Industry News

Short-Term Extension of Trade Preference Programs Likely Ahead Broader Overhaul

September 26, 2009


Last fall, Congress passed a one-year extension of the Generalized System of Preferences (GSP) and the Andean Trade Preferences Drug Eradication Act (ATPDEA), with the intent of completing a major overhaul during the interim period. However, with no substantive efforts at reform having materialized over the last 10 months, democratic leaders on the House Ways and Means Committee and the Senate Finance Committee have recently indicated that they are interested in passing a straight extension of the unilateral trade preferences programs, which are set to expire on December 31st.  

This is likely to draw the ire of the Senate Finance Committee’s Ranking Member Charles Grassley (R-IA), who has been frustrated that reform of preference programs has been constantly postponed. It is possible that Senator Grassley will ultimately agree to a one-year extension that would keep the pressure on Congress to pursue preference reform in the near future. However, Democratic leaders favor a longer two-year extension because it provides additional security to businesses importing and exporting under the programs.

Both Senate Finance Committee Chairman Max Baucus (D-MT) and House Ways and Means Chairman Charles Rangel (D-NY) have signaled they are interested in long-term reform of the programs as well, but agree it is unlikely in the short-term.

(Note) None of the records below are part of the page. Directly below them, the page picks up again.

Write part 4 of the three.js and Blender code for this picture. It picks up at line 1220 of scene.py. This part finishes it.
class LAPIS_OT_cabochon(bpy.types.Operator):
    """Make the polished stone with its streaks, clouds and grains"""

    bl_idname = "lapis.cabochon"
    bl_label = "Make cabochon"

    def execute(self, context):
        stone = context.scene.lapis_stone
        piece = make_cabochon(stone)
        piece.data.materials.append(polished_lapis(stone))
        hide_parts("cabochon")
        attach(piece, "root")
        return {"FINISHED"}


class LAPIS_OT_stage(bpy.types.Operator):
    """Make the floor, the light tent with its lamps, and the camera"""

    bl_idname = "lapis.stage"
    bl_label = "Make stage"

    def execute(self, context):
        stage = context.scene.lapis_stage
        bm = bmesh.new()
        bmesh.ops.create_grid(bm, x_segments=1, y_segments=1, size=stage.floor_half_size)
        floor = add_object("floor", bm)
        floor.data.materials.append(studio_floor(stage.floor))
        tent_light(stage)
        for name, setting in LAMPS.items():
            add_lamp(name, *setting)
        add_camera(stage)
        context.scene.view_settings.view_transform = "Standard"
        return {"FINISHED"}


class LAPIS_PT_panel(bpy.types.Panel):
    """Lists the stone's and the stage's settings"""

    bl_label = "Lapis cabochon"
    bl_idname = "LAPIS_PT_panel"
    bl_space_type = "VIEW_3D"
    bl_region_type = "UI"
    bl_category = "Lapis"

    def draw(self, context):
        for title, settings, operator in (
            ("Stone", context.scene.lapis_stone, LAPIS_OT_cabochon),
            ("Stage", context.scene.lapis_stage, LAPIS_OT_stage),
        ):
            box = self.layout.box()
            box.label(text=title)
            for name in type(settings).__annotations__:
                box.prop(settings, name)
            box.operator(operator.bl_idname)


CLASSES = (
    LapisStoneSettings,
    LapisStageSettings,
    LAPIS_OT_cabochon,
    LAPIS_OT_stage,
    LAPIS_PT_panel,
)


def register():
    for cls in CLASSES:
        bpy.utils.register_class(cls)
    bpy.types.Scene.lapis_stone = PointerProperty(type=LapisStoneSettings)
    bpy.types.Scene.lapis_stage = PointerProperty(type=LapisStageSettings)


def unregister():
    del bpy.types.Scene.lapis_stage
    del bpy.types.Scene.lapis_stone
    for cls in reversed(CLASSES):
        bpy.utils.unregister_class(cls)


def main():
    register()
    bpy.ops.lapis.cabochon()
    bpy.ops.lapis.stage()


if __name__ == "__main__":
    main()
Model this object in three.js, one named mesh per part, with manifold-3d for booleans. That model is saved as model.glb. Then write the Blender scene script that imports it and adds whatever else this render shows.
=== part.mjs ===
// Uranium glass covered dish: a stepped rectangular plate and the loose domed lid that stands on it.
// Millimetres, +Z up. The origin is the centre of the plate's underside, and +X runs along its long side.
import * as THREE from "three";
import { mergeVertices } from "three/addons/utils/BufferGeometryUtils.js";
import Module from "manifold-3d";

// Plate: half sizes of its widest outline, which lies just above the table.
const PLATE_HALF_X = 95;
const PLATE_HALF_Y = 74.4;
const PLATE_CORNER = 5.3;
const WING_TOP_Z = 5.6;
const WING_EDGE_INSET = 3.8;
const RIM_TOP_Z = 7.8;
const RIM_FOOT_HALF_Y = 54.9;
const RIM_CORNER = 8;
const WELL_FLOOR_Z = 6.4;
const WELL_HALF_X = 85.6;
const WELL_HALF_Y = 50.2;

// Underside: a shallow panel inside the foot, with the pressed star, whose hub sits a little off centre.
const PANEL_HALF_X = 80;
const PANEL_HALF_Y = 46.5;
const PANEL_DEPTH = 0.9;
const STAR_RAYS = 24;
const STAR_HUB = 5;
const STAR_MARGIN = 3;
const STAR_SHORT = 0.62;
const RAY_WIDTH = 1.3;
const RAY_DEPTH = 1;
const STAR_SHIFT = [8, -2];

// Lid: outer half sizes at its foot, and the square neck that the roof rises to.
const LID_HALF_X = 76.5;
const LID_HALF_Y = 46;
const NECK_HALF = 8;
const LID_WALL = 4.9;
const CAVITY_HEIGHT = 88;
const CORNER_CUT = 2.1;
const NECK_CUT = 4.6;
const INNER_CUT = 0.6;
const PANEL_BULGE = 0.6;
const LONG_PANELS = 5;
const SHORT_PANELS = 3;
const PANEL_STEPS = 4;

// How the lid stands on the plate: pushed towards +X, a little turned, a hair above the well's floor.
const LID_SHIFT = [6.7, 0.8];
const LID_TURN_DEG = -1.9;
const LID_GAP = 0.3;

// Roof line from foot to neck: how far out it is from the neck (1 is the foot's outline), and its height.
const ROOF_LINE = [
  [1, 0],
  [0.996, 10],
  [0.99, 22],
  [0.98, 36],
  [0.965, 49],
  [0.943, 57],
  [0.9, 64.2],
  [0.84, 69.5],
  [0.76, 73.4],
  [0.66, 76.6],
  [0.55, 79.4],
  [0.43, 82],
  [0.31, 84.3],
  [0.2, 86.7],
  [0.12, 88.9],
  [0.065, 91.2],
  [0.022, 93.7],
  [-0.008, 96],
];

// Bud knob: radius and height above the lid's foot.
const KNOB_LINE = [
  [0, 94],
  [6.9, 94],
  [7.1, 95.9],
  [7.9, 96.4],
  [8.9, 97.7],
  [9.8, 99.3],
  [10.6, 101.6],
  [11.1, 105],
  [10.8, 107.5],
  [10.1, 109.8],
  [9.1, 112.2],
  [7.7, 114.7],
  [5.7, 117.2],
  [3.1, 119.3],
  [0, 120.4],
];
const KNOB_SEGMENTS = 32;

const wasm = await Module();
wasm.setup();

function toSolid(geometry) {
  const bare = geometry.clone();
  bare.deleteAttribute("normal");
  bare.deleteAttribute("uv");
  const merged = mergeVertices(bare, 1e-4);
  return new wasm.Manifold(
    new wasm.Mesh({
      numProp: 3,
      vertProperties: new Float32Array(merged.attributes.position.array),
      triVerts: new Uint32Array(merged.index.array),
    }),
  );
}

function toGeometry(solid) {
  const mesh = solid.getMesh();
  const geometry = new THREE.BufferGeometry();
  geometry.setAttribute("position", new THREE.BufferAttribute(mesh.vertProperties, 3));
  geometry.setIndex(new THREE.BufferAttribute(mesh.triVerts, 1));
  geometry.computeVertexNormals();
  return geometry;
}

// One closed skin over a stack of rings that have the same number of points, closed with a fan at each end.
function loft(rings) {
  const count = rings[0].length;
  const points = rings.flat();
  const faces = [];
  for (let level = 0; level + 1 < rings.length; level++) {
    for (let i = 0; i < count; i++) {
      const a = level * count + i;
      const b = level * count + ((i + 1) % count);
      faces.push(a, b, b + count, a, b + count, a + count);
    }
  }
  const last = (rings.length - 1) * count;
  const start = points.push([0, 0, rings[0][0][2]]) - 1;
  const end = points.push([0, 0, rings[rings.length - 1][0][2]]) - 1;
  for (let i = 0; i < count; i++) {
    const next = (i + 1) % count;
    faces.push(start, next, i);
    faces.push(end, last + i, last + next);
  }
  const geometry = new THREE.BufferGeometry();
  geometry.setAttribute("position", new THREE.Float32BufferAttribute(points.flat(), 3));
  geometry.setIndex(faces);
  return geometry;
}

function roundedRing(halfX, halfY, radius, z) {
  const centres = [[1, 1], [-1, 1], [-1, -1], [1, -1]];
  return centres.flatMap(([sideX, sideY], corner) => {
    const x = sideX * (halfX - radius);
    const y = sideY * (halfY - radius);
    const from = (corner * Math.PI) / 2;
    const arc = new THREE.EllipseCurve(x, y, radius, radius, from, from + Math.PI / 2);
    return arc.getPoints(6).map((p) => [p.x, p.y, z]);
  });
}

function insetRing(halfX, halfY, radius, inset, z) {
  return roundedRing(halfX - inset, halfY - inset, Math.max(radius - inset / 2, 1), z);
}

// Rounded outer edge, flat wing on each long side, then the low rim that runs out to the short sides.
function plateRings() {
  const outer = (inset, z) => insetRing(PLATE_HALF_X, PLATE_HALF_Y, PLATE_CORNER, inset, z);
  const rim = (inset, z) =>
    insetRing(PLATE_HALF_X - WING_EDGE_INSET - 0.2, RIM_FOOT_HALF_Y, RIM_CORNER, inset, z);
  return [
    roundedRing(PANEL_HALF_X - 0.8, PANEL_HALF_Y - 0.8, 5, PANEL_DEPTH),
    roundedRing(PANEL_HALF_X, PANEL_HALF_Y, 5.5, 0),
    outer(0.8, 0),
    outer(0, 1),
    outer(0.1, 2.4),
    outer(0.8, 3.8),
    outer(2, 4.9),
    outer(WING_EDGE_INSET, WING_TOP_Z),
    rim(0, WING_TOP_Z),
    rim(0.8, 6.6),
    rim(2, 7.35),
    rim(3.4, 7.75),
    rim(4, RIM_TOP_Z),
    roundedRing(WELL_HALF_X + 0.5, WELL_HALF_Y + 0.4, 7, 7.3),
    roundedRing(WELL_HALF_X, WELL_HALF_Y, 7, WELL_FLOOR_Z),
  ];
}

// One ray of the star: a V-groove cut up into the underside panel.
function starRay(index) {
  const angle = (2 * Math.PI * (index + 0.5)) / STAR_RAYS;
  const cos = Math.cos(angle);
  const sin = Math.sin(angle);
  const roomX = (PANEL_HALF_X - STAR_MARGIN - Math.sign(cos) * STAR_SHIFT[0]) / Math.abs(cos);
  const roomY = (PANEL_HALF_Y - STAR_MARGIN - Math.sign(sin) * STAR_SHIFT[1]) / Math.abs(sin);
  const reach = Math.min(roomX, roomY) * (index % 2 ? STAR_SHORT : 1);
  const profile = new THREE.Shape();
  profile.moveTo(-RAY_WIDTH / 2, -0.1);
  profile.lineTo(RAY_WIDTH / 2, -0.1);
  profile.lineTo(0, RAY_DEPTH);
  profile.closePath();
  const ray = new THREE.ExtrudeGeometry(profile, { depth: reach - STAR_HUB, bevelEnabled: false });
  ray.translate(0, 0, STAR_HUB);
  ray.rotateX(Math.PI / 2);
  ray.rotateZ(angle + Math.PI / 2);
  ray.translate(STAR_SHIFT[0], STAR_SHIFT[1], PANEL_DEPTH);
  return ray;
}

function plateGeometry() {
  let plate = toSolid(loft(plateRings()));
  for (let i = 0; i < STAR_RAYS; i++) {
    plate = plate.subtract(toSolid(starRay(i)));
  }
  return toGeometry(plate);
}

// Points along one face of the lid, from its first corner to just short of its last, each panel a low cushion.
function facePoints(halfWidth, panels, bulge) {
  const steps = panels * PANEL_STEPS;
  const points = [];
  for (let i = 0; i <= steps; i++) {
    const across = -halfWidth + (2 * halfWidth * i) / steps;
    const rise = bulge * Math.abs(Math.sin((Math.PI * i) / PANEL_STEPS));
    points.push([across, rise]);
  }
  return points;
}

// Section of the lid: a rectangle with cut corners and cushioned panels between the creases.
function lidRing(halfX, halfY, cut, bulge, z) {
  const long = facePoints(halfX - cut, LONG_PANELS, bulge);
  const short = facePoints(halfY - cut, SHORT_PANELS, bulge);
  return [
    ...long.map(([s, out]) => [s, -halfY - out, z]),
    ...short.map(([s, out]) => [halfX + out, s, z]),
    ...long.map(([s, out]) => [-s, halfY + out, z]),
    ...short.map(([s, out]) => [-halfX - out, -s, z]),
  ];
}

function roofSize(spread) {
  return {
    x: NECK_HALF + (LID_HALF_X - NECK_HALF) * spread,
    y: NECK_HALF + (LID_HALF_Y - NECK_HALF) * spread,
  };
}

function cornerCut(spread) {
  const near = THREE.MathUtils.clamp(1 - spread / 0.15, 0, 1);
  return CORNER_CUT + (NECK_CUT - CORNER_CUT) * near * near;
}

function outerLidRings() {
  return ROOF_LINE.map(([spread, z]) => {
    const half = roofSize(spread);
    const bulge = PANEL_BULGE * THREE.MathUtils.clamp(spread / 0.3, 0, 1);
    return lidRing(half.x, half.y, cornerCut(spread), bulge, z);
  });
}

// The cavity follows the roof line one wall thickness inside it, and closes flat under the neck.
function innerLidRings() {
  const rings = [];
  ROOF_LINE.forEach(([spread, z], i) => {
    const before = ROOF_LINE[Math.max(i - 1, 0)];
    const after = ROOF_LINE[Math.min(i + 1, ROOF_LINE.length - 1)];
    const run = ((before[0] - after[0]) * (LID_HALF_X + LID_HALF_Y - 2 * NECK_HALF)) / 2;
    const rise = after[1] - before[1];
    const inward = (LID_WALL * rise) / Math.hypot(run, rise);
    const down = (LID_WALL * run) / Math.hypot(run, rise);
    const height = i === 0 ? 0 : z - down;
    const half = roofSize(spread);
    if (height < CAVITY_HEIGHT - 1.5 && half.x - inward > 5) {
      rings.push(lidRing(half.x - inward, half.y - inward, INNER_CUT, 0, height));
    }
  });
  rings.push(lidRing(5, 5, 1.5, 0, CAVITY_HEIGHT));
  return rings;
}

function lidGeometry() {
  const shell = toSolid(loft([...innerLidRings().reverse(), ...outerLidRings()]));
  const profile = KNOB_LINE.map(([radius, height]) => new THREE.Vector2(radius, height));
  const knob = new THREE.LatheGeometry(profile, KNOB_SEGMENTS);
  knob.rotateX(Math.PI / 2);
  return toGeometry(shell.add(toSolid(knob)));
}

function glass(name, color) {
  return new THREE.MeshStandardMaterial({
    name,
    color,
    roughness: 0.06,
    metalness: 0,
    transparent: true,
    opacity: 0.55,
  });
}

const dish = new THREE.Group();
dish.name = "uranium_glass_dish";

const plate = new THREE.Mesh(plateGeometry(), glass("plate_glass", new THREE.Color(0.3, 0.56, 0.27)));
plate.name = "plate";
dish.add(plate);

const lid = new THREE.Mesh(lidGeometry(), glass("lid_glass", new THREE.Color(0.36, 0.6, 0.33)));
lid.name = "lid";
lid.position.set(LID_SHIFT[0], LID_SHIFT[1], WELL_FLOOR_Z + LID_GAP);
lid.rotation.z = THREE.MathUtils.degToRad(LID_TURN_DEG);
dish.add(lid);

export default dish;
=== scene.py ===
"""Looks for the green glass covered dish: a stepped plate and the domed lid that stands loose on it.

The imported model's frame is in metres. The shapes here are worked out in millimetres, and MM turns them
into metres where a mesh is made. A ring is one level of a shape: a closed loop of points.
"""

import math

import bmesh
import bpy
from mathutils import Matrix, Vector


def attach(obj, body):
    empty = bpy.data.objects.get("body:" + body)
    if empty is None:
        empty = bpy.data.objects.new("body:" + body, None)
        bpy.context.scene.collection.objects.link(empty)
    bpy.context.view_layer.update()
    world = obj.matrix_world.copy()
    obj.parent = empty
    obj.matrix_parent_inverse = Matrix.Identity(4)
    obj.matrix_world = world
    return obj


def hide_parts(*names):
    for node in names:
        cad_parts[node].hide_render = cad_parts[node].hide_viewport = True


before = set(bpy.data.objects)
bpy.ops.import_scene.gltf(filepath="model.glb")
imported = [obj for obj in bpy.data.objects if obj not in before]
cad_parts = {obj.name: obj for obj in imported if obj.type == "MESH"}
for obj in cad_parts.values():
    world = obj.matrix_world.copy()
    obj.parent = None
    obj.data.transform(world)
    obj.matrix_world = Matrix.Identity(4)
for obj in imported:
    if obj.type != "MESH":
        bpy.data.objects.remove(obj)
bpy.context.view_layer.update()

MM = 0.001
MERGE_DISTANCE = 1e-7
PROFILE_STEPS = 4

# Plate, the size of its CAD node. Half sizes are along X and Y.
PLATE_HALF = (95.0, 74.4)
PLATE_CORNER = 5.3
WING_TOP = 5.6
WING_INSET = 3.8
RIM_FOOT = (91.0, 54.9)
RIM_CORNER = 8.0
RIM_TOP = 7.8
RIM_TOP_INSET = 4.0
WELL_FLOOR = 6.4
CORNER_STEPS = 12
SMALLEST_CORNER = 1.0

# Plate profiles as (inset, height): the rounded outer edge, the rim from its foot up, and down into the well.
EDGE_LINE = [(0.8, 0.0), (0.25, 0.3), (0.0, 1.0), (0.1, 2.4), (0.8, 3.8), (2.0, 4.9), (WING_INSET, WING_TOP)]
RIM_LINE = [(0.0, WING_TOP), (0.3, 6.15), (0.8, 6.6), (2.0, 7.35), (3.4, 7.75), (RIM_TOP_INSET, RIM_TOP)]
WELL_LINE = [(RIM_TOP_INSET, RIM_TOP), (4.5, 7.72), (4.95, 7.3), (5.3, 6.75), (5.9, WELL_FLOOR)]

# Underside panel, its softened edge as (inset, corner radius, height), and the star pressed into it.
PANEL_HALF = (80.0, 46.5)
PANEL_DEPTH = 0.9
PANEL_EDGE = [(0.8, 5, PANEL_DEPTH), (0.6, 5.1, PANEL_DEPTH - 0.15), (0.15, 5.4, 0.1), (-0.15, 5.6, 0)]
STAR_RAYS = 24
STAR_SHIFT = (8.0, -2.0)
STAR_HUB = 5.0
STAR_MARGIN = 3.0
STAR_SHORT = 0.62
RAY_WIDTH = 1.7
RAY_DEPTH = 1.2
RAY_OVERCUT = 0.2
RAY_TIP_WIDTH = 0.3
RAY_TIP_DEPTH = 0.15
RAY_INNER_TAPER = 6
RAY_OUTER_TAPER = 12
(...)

Initial discussions on reform have centered on ideas that could promote trade between developing beneficiary countries. This might be accomplished by changing the rules of origin, which determine a product’s eligibility for duty free treatment under the programs, to allow exporters to use inputs from other developing countries and still have their goods qualify. Currently, products must contain value added in the beneficiary country of at least 35% of the price of a product when sold for export.